Hays: “What about the victim that came forward saying that she had personally sent you an email and Art Briles an email saying in the subject line that she was raped at Baylor. Did you ever see that email?”
Starr: “I honestly may have. I’m not denying that I saw it.”
This is one of three answers Starr will give to that question.
The interview continues but longtime GOP fixer Merrie Spaeth (who previously coached Starr before his testimony in support of impeaching Bill Clinton) starts taking action off-camera. In the package, Hays says that’s when Spaeth told her news director that they couldn’t use that part of the interview. The news director refuses, so Spaeth interrupts, saying she needs to talk to Starr. This comes at about 1:34 in the video, and I suggest watching it to see just how adamant Spaeth is about halting the interview.
Spaeth and Starr walk away, then return with Spaeth telling the reporter to ask Starr the question again. Hays does. This time Starr gives answer No. 2.
Starr: “All I’m going to say is I honestly have no recollection of that.”
Go to minute 2:23 of the video to watch him give this answer because, in that moment, you can see him turning to Spaeth for help. He even asks her out loud, “Is that OK?”
Later Starr gives answer No. 3 (at the 2:33 mark of the video). He’s even more emphatic this time:
Starr: “I honestly have no recollection of seeing such an email and I believe that I would remember seeing such an email. The president of a university gets lots of emails. I don’t even see a lot of the emails that come into the office of the president. I have no recollection. None.”

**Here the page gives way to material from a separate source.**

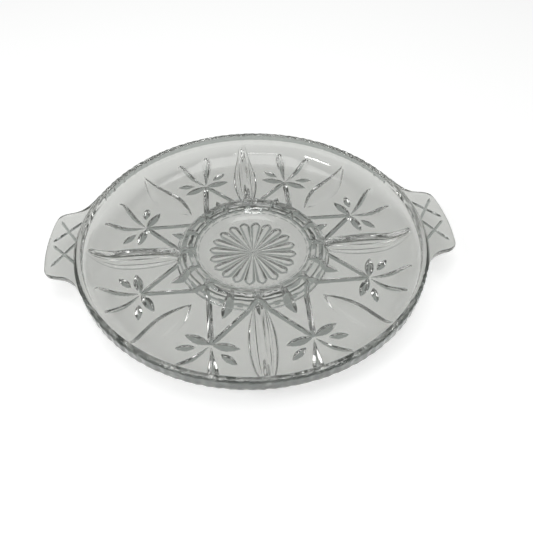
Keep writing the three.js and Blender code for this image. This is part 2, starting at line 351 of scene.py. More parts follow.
def ring_cuts(radius, angle):
    """Fine V-shaped rings under the crest of the well's ring, half as deep on each spoke as
    midway between two spokes."""
    window = (smoothstep(radius, RING_CUT_START, RING_CUT_START + RING_CUT_FADE)
              - smoothstep(radius, RING_FOOT_RADIUS - RING_CUT_FADE, RING_FOOT_RADIUS))
    rings = np.abs(radius / RING_CUT_SPACING % 1.0 - 0.5) * 2.0
    spokes = folded(angle, RING_SPOKES) * RING_SPOKES / np.pi
    return RING_CUT_DEPTH * window * rings * (0.5 + 0.5 * spokes)


def sunburst_cuts(radius, angle):
    """Twenty round-ended, bevelled flutes from the middle, each as wide as its share of the turn
    allows."""
    half_step = np.pi / SUNBURST_PETALS
    side = folded(angle, SUNBURST_PETALS, half_step)
    across = radius * np.sin(side)
    spread = SUNBURST_FLUTE_SHARE * np.tan(half_step)
    cap = SUNBURST_RADIUS * spread / (1.0 + spread)
    past = np.clip(radius - (SUNBURST_RADIUS - cap), 0.0, cap)
    width = np.minimum(radius * spread, np.sqrt(cap ** 2 - past ** 2))
    width = np.where(radius < SUNBURST_RADIUS, width, 0.0)
    share = np.clip(across / np.maximum(width, TINY), 0.0, 1.0)
    inner, outer = SUNBURST_SLOPES
    return width * (inner * (1.0 - share) + 0.5 * (outer - inner) * (1.0 - share ** 2))


def pattern_depth(radius, angle):
    """The deepest of all the cuts at each place."""
    return np.max([
        star_cuts(radius, angle),
        spear_cuts(radius, angle),
        scoop_cuts(radius, angle),
        ring_cuts(radius, angle),
        sunburst_cuts(radius, angle),
    ], axis=0)


def steepness(depth, radius, angle):
    """How steeply the pattern's depth changes at each place."""
    outwards = np.gradient(depth, axis=0) / np.gradient(radius)[:, None]
    step = np.maximum(radius[:, None] * np.gradient(angle, axis=1), TINY)
    sideways = np.gradient(depth, axis=1) / step
    return np.hypot(outwards, sideways)


def under_surface():
    """The underside: one glass thickness from the plain upper surface, square to it, less the depth
    of the pattern. Also whether each place gets the painted shade of the cuts."""
    radius, height, lean, thickness = section_rows()
    angle = column_angles(radius)
    middle_radius = (radius + 0.5 * thickness * np.sin(lean))[:, None]
    depth = pattern_depth(middle_radius, angle)
    divided = (np.abs(divider_across()) < 1.0) & (radius > RING_FOOT_RADIUS)[:, None]
    # deep cuts get painted shade: a darker tint standing in for the shadows and dark inner
    # reflections under them
    shade_mask = star_cuts(middle_radius, angle) > SHADED_CUT_DEPTH
    shade_mask |= ring_cuts(middle_radius, angle) > SHADED_RING_DEPTH
    # a divider's edges get painted shade
    divider_edge_shade = np.abs(divider_across()) > DIVIDER_EDGE_SHARE
    shade_mask = np.where(divided, divider_edge_shade, shade_mask)
    depth = np.where(divided, flute_cuts(radius, height), depth)
    depth = depth + HOLLOW_SHARE * raised(radius, height)
    glass = thickness[:, None] - depth
    reach = radius[:, None] + glass * np.sin(lean)[:, None]
    bottom = height[:, None] - glass * np.cos(lean)[:, None]
    return np.stack([reach * np.cos(angle), reach * np.sin(angle), bottom], axis=-1), shade_mask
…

There are real questions about what the Board of Regents knew and when they knew it, and the 13-page investigation summary that’s been released gives zero detail on anything meaningful. But for Starr, joining the chorus calling for transparency is a convenient distraction from Starr’s own fall from grace and the questions about his role in what happened. Starr might be talking, but he isn’t saying anything students and alumni didn’t already know. The Board of Regents is full of shit. Ken Starr is full of shit. And the women who say they were raped at Baylor still are waiting for answers.